Post-1974 Greece: the ideological motor for change

With the Colonels gone, change was not just moving faster. It was also becoming more deliberate. In the 1960s, it had been driven largely by young people who just wanted to do their own thing. After 1974, the new movers and shakers were more keenly aware of what they were doing … and the long-term consequences.

To some extent, they were merely following a narrative that the West had embraced earlier, after the Second World War. In its soft form, this narrative accepted that nationalism had helped create larger and more open societies. But the time had now come for the next stage: the formation of a “United States of Europe” and, eventually, an international superstate where everyone would be a citizen of the world.

This narrative had a harder version, as follows. Nationalism isn’t just outdated. It’s also evil, having caused the two world wars and the destruction of Europe’s Jewish community. To prevent an eventual third cataclysm, the nation-state should be progressively dismantled and its citizens reeducated.

Even before 1974, this post-national consensus had already been spreading into Greece. It was in the air, and only a totalitarian society could have kept it out. But things did accelerate when the Colonels left the scene. In 1975, Greece reratified the European Convention on Human Rights. That same year, the new constitution affirmed that such conventions “shall be an integral part of domestic Greek law and shall prevail over any contrary provision of the law” (Pollis, 1992). In the early 1990s, Greece embarked on a second round of efforts to comply with the norms of the European Community, which later became the European Union.

Although this process has been called “Europeanization,” a better term would be denationalization. “Europe” had become a transnational space where collective ethnic rights would be much weaker and individual rights much stronger. And such a space would eventually extend well beyond Europe. Turkey was touted as a prospective member, even though most of its land mass lay in the Middle East.

Europeanization was thus presented as a way to empower the individual at the expense of collective identities. Such empowerment would also bring material benefits: a higher standard of living and greater respect for personal freedom. Indeed, just as Greeks had earlier credited nationalism for the West’s success, a conviction now grew that post-nationalism was responsible.

This conviction held sway from the Right to the Left of the political spectrum, though for different reasons. The Right no longer saw institutions like the family, the church, and the ethnos as pre-conditions for economic success. Under the influence of libertarianism, it now viewed them as obstacles to competitive markets and economies of scale. By liquidating these collective restraints on the individual, Greece would replicate the same conditions that had earlier allowed the West to take off economically.

Meanwhile, the Left, under the influence of autonomy theory, saw unchosen collective identities, like gender and ethnos, as obstacles to self-realization. Since people do not choose to be men or women or to belong to an ethnic group, their freedom is diminished. They cannot realize their full potential.

Such thinking differed radically from what Greek nationalists had thought. For them, the secret of the West’s success was the nation-state: a community where one tended to treat fellow citizens with the same trust and deference as one would one’s own family. It was this secure, high-trust environment that made wealth creation so much easier.
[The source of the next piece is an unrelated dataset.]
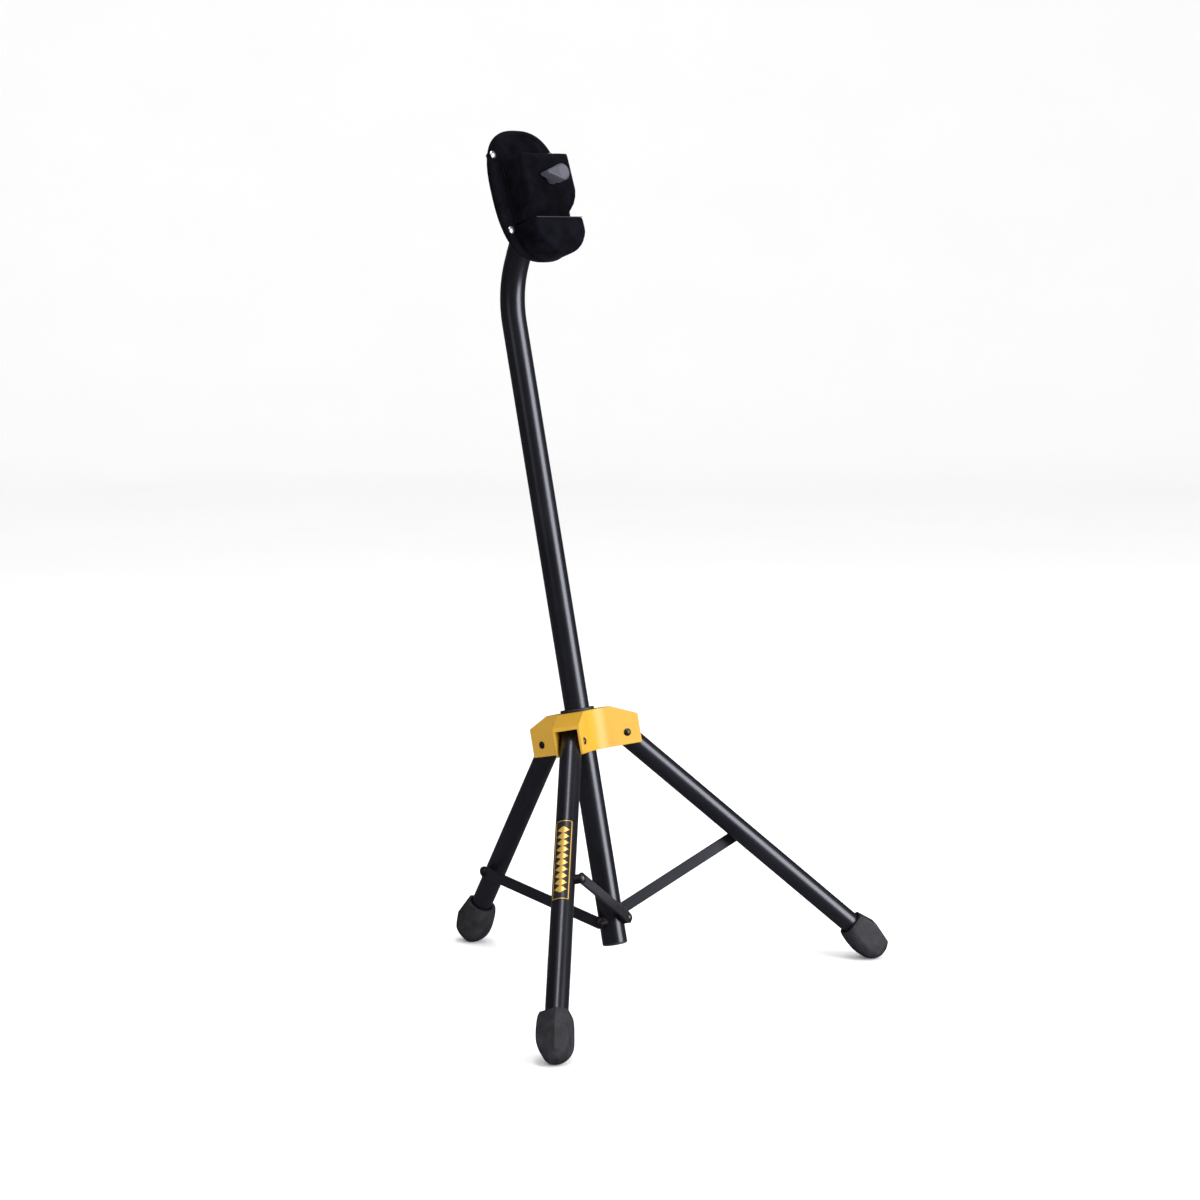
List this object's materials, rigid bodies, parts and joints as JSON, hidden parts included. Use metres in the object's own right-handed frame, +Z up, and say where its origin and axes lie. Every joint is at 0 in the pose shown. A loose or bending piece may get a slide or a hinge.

The link between personal autonomy and prosperity is therefore neither direct nor causal. Rather, both are made possible by certain internalized restraints on behavior, namely a greater willingness to settle disputes peacefully and a stronger sense of empathy. In short, the “emotional space” of the family is extended to the entire nation. This behavioral evolution has been described with respect to England by Clark (2007, 2009), who sees other changes, such as increased thrift, sobriety, and impulse control, as being just as crucial to the rise of a market economy.

So personal autonomy alone isn’t the secret of economic success. It can in fact ruin a country if there are no internalized restraints on behavior.

Deconstructing Greece

Post-1974, few Greeks were arguing the above points. And those who did were usually Orthodox priests who spoke in the language of another age. Debate thus focused not on post-nationalism itself, but rather on the obstacles to implementing it. These obstacles were summarized by Pollis (1993): 

Historically, the dominant ideology in Greece considered the basic social unit to be the extended family, not the autonomous individual. In such a society, rights and obligations are reciprocal, hierarchical, and differentiated; they are not attributes of individuals possessed equally by all. As such, while equal individual rights were absent, the “family” was responsible for the material well-being of all. With the rise of Greek nationalism—the articulation of a nationalist ideology by the newly formed modern Greek state—, traditional culture and its value system persisted albeit in modified form.
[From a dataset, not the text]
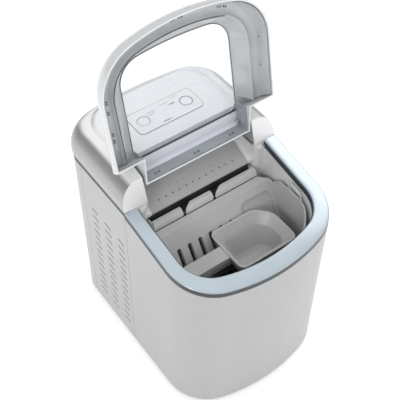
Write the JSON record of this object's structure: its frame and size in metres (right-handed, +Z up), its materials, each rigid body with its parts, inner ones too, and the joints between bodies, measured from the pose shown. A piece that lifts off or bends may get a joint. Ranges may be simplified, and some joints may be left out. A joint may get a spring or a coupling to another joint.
{
  "type": "counter-top ice maker",
  "caption": "Counter-top ice maker with a hinged window lid, lift-out ice basket and scoop, tilting water tray and freezing fingers.",
  "frame": {"origin": "middle of the footprint, on the surface the feet stand on", "axes": "+X to the right seen from the front, -Y towards the front, +Z up"},
  "size_m": [0.222, 0.304, 0.4826],
  "materials": {
    "black_plastic": "matte",
    "rubber_black": "matte",
    "satin_silver": "satin",
    "steel": "brushed",
    "rim_chrome": "gloss",
    "dark_band": "satin",
    "liner_grey": "satin",
    "foam": "matte",
    "copper": "satin",
    "plated_copper": "polished",
    "basket_grey": "satin",
    "scoop_grey": "satin",
    "cover_silver": "gloss",
    "panel_white": "gloss",
    "indicator": "gloss",
    "board_green": "satin",
    "lid_silver": "gloss",
    "smoke_clear": "gloss",
    "window_clear": "gloss",
    "white_plastic": "satin",
    "hose_clear": "satin",
    "compressor_black": "gloss",
    "winding": "satin",
    "alu_fins": "satin"
  },
  "bodies": {
    "housing": {"base_tray": "black_plastic", "foot_front_left": "rubber_black", "foot_front_right": "rubber_black", "foot_rear_left": "rubber_black", "foot_rear_right": "rubber_black", "front_shell": "satin_silver", "side_panel_left": "satin_silver", "side_panel_right": "satin_silver", "rear_panel": "satin_silver", "panel_screws": "steel", "trim_ring": "rim_chrome", "trim_band": "dark_band", "inner_tub": "liner_grey", "tub_insulation": "foam", "evaporator_cover": "liner_grey", "evaporator_tube": "copper", "freezing_fingers": "plated_copper", "tray_motor": "black_plastic", "ice_sensor_left": "liner_grey", "ice_sensor_right": "liner_grey", "rear_cover": "cover_silver", "control_panel": "panel_white", "indicator_lenses": "indicator", "control_board": "board_green", "main_board": "board_green", "water_pump": "white_plastic", "water_hose": "hose_clear", "drain_pipe": "white_plastic", "compressor_shell": "compressor_black", "compressor_cap": "compressor_black", "compressor_motor": "winding", "compressor_grommets": "rubber_black", "condenser": "alu_fins", "fan_shroud": "black_plastic", "fan_motor": "black_plastic", "filter_drier": "copper", "refrigerant_lines": "copper", "gas_valve": "steel", "power_inlet": "black_plastic"},
    "lid": {"lid_frame": "lid_silver", "lid_liner": "smoke_clear", "lid_window": "window_clear", "lid_pin_left": "steel", "lid_pin_right": "steel"},
    "basket": {"ice_basket": "basket_grey"},
    "scoop": {"ice_scoop": "scoop_grey"},
    "tray": {"water_tray": "liner_grey", "tray_shaft": "steel"},
    "pusher": {"ice_pusher": "liner_grey"},
    "power_key": {"power_button": "panel_white"},
    "select_key": {"select_button": "panel_white"},
    "fan": {"fan_blades": "black_plastic"},
    "impeller": {"pump_impeller": "black_plastic"},
    "drain": {"drain_plug": "rubber_black"}
  },
  "joints": [
    {"name": "lid_hinge", "type": "hinge", "parent": "housing", "child": "lid", "pos_m": [0, 0.0231, 0.3016], "axis": [-1, 0, 0], "range_deg": [-112, 0]},
    {"name": "basket_lift", "type": "slide", "parent": "housing", "child": "basket", "axis": [0, 0, 1], "range_m": [0, 0.15]},
    {"name": "scoop_lift", "type": "slide", "parent": "basket", "child": "scoop", "axis": [0, 0, 1], "range_m": [0, 0.12]},
    {"name": "tray_tilt", "type": "hinge", "parent": "housing", "child": "tray", "pos_m": [0, 0.031, 0.222], "axis": [1, 0, 0], "range_deg": [0, 75]},
    {"name": "pusher_slide", "type": "slide", "parent": "housing", "child": "pusher", "axis": [0, 1, 0], "range_m": [0, 0.018]},
    {"name": "power_press", "type": "slide", "parent": "housing", "child": "power_key", "axis": [0, 0, -1], "range_m": [0, 0.0012], "stiffness_N_per_m": 400, "springref_m": -0.001},
    {"name": "select_press", "type": "slide", "parent": "housing", "child": "select_key", "axis": [0, 0, -1], "range_m": [0, 0.0012], "stiffness_N_per_m": 400, "springref_m": -0.001},
    {"name": "fan_spin", "type": "hinge", "parent": "housing", "child": "fan", "pos_m": [-0.068, 0.06, 0.08], "axis": [1, 0, 0], "continuous": true},
    {"name": "pump_spin", "type": "hinge", "parent": "housing", "child": "impeller", "pos_m": [0.03, -0.044, 0.042], "axis": [0, 0, 1], "continuous": true},
    {"name": "drain_pull", "type": "slide", "parent": "housing", "child": "drain", "axis": [0, 1, 0], "range_m": [0, 0.03]}
  ],
  "couplings": [
    {"joint": "pusher_slide", "follows": "tray_tilt", "m_per_rad": 0.013737}
  ]
}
[…] Such an organic conception of society, in which individual autonomy is irrelevant, obviously does not provide fertile soil for the flourishing of individual civil or political rights.
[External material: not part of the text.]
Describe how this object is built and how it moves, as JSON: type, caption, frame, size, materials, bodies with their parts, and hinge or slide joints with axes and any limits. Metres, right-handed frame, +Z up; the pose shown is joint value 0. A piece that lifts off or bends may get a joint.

The take-home message, however, was not that post-nationalism is unworkable and should be shelved. Rather, it was the organic conception of society that had to go: 

[…]  Greece’s sovereignty will inevitably erode and its presumed “insularity” will fade as it is expected to conform to and be judged in terms of “European” standards, including those on individual rights, and not in terms of its claimed distinctiveness as an integral ethnos.

[…] While the visible changes are, and will be, in specific areas—the legal sphere, economic structures and policies, monetary policy, product standards, and control over borders—the cumulative impact will challenge and dilute Greek national identity as that identity has been conceptualized from the time of the founding of the modern state. (Pollis, 1992)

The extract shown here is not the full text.